━━━━━ DATASET EXCERPTS

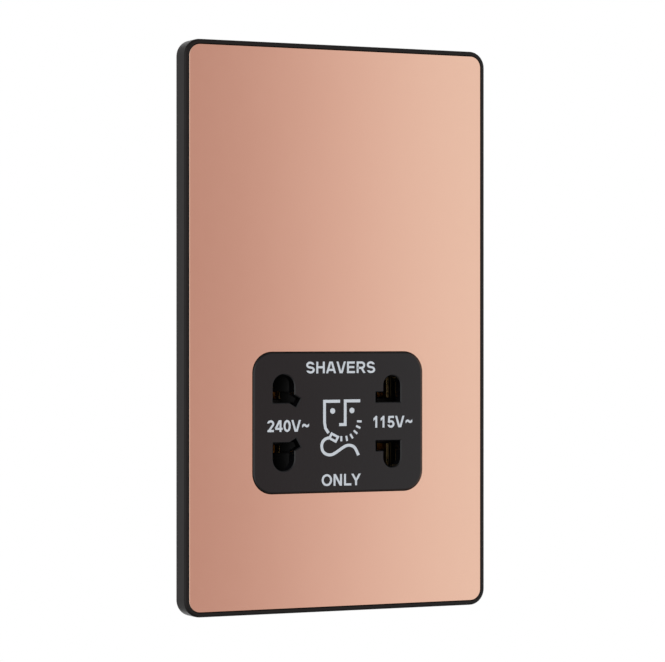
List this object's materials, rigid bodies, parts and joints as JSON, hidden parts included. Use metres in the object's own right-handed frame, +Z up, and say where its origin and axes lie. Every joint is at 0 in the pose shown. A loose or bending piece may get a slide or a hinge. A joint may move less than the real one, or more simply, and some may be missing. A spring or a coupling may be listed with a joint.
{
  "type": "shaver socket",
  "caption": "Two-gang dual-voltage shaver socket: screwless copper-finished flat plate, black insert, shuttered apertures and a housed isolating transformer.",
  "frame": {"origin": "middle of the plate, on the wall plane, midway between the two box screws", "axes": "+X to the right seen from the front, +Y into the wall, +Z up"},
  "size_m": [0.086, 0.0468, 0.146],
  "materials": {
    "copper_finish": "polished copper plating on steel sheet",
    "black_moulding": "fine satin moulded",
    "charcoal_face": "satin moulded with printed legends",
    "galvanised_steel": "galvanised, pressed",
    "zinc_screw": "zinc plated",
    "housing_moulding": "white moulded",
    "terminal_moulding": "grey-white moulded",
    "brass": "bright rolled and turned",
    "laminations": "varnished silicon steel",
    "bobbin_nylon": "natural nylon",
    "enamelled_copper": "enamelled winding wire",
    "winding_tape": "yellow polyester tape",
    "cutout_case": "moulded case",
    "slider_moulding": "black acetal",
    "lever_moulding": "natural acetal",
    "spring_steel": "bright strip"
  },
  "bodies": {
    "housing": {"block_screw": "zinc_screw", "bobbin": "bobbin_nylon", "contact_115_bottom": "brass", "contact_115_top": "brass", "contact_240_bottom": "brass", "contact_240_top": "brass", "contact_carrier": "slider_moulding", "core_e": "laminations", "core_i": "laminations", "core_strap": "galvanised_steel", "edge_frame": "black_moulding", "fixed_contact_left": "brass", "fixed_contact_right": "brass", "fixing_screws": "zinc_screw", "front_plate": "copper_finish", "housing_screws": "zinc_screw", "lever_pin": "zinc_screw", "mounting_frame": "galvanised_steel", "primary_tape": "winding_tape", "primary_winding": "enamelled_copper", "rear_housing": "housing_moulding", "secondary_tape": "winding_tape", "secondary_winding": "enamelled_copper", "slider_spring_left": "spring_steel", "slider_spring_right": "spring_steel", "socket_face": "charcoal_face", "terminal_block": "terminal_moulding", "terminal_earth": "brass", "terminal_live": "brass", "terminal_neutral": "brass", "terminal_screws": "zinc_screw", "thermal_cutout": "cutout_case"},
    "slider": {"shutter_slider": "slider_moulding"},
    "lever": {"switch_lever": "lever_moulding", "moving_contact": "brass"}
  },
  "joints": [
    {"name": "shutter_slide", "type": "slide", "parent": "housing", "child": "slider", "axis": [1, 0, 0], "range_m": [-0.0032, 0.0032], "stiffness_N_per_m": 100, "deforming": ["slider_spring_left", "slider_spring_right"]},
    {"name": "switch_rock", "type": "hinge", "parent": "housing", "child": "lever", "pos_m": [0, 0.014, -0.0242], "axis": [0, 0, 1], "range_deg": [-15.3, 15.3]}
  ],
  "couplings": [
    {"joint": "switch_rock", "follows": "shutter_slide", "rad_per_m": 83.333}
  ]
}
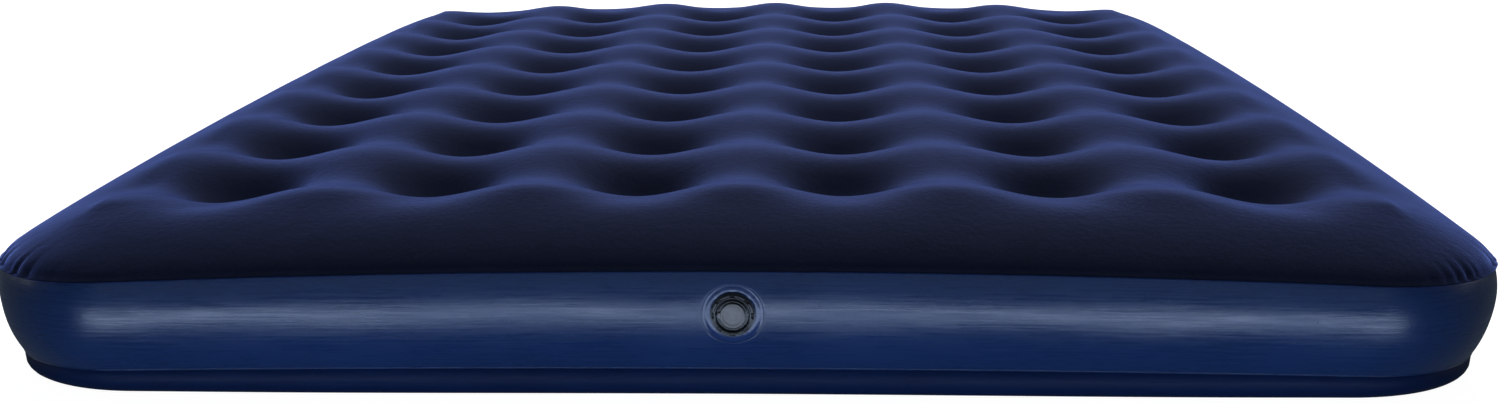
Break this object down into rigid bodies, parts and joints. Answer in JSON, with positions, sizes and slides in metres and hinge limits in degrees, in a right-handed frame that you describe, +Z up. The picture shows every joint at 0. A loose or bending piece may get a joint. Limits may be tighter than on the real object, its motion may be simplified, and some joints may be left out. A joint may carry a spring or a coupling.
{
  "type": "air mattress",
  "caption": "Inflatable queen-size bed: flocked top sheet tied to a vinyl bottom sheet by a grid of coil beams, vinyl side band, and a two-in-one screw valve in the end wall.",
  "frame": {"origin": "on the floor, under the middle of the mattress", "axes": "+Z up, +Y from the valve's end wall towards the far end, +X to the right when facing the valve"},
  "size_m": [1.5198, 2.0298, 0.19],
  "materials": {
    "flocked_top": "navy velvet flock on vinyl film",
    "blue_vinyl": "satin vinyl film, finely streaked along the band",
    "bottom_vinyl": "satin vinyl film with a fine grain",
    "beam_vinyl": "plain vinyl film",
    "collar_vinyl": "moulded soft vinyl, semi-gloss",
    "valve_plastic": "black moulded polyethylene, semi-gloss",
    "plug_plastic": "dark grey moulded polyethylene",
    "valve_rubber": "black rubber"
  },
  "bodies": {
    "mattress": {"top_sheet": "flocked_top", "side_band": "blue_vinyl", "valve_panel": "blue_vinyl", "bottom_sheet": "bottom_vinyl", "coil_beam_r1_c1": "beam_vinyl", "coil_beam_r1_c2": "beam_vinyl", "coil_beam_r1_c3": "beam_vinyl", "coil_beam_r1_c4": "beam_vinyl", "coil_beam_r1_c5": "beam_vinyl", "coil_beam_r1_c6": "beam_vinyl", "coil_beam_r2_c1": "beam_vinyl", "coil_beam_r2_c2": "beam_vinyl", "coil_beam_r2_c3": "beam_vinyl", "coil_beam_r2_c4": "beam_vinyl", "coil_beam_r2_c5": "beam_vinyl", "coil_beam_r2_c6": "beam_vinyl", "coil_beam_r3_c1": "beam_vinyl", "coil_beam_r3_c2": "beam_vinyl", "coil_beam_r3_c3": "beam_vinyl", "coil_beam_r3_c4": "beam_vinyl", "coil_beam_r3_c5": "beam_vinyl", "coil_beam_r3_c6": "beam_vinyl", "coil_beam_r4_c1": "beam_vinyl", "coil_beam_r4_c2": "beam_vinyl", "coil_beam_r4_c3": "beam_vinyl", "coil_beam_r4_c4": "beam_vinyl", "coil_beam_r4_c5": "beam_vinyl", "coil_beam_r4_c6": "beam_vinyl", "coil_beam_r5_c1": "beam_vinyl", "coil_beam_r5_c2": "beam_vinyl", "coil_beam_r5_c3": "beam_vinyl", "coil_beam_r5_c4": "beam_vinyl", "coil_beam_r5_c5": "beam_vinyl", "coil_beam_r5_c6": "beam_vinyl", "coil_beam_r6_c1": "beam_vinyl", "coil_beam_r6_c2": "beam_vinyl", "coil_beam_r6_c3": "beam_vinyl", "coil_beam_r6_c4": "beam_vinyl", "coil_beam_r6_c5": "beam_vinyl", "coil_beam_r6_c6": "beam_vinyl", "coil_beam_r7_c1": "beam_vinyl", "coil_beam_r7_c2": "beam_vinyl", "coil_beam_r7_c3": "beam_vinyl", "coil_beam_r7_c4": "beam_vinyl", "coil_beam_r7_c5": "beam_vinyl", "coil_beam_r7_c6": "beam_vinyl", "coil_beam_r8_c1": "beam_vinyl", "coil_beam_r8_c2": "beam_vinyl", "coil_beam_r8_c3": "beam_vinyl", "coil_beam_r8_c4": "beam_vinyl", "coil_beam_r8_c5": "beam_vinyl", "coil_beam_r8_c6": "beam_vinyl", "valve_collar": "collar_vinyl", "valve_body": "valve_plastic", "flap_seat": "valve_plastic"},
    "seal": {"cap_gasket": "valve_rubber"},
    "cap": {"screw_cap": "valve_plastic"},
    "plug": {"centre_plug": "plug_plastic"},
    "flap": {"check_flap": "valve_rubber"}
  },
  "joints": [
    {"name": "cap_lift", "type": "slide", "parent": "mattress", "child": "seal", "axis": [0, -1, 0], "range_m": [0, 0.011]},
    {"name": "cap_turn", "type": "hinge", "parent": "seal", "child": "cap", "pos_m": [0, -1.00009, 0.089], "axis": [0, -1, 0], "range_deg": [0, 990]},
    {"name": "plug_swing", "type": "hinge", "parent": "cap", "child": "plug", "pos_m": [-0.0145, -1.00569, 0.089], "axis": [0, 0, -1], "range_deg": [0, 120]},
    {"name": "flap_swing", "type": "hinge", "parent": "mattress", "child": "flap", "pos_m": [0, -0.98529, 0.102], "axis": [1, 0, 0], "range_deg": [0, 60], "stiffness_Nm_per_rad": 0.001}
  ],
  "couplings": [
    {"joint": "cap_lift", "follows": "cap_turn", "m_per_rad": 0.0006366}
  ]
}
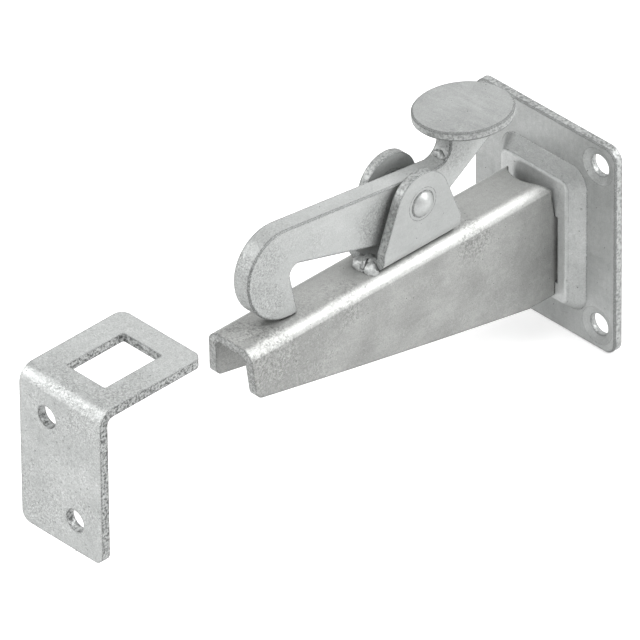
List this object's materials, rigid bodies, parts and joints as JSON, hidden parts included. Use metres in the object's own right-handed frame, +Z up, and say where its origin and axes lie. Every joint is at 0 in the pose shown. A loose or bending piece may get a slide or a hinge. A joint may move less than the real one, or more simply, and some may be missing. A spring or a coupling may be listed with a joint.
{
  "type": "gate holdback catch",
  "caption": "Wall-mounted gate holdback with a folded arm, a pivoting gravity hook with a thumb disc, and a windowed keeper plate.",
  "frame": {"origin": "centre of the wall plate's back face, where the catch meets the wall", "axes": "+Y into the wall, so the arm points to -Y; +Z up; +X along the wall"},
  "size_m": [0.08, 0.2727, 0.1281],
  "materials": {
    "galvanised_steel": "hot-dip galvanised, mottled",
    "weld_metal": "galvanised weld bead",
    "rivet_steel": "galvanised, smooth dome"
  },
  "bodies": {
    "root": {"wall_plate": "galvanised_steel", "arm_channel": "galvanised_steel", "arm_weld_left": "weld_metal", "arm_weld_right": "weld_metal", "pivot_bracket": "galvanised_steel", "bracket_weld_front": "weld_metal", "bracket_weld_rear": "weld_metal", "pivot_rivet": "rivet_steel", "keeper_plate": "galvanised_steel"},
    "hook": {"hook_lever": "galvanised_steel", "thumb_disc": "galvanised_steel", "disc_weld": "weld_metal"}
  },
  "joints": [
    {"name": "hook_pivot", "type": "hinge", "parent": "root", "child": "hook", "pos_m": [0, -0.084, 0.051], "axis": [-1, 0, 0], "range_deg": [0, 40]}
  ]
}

━━━━━━━━━━

* YOUR GOAL: Show each line of the listing that holds the string "into".

* COMPLETED EXERCISE:
  "frame": {"origin": "middle of the plate, on the wall plane, midway between the two box screws", "axes": "+X to the right seen from the front, +Y into the wall, +Z up"},
Break this object down into rigid bodies, parts and joints. Answer in JSON, with positions, sizes and slides in metres and hinge limits in degrees, in a right-handed frame that you describe, +Z up. The picture shows every joint at 0. A loose or bending piece may get a joint. Limits may be tighter than on the real object, its motion may be simplified, and some joints may be left out. A joint may carry a spring or a coupling.
  "frame": {"origin": "centre of the wall plate's back face, where the catch meets the wall", "axes": "+Y into the wall, so the arm points to -Y; +Z up; +X along the wall"},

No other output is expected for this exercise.